INFORMATION SUPPLIED

>>>

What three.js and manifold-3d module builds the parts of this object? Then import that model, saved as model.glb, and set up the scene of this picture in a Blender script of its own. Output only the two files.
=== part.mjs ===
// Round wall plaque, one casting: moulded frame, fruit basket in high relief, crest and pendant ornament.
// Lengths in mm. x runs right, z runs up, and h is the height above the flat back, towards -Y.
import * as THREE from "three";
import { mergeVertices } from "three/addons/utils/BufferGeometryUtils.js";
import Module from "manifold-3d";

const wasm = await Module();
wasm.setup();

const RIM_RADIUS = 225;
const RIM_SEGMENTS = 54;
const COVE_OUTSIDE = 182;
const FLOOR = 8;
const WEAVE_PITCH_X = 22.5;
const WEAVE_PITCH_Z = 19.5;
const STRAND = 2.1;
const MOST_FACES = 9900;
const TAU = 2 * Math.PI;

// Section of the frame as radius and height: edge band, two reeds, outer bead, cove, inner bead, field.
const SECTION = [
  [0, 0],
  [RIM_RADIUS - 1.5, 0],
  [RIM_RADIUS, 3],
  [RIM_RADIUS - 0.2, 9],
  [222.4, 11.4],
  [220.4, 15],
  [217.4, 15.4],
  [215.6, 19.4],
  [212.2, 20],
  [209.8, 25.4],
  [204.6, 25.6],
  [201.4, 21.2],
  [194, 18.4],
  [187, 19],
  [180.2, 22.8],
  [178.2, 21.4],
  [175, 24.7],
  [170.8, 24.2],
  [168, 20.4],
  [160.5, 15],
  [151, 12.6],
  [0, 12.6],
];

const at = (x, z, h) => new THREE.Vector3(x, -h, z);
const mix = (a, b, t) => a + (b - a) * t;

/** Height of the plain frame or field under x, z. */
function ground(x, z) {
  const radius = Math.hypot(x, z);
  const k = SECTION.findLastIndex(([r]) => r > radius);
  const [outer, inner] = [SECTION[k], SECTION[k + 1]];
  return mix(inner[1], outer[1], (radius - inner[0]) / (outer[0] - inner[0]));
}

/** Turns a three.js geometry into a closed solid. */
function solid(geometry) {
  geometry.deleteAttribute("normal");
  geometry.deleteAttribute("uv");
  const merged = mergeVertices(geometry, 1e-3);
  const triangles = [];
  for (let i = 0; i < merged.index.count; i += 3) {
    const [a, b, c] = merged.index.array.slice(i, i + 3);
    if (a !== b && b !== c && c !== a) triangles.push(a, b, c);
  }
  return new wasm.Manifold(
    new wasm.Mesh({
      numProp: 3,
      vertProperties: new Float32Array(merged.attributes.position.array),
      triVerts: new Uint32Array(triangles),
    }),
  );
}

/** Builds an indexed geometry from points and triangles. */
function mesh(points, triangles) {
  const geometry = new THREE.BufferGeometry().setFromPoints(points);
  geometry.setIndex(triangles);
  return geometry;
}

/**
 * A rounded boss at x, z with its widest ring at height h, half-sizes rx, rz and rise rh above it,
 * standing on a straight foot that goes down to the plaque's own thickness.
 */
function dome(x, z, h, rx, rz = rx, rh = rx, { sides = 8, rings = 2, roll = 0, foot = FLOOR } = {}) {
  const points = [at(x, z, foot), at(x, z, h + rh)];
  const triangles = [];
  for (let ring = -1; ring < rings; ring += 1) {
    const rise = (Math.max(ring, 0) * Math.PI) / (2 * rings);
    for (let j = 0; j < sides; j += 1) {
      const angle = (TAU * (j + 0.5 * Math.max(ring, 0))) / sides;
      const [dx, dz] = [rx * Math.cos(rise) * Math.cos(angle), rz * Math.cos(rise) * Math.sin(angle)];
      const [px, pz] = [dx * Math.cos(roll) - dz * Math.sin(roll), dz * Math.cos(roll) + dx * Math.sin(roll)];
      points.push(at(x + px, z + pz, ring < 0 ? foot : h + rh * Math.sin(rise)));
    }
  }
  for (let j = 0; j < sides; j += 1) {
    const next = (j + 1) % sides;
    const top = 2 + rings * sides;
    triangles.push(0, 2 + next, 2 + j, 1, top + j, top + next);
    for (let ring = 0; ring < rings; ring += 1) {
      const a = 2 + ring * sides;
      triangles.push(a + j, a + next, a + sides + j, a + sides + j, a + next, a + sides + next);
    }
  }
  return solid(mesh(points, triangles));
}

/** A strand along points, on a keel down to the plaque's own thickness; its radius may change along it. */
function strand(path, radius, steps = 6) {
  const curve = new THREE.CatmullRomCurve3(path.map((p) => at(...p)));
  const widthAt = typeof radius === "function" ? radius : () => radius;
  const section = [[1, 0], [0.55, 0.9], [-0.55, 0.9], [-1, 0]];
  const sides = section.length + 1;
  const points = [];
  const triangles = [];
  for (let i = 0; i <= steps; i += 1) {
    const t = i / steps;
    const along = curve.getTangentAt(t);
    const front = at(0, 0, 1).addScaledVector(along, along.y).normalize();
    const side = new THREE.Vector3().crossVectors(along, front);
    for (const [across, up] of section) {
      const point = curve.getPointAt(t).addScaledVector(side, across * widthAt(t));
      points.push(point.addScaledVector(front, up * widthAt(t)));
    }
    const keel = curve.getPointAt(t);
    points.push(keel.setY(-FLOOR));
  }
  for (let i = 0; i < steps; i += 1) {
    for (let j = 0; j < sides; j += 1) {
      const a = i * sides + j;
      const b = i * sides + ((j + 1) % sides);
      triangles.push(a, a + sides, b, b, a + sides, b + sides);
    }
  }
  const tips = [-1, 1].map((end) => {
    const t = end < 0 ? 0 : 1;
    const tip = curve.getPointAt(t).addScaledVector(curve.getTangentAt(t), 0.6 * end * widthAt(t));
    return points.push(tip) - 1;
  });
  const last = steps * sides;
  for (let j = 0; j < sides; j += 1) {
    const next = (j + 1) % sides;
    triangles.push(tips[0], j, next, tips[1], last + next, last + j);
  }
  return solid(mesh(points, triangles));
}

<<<

EXERCISE GOAL
Using the data above, say how many lines include "import". No other reply is needed.

WORKED SOLUTION
4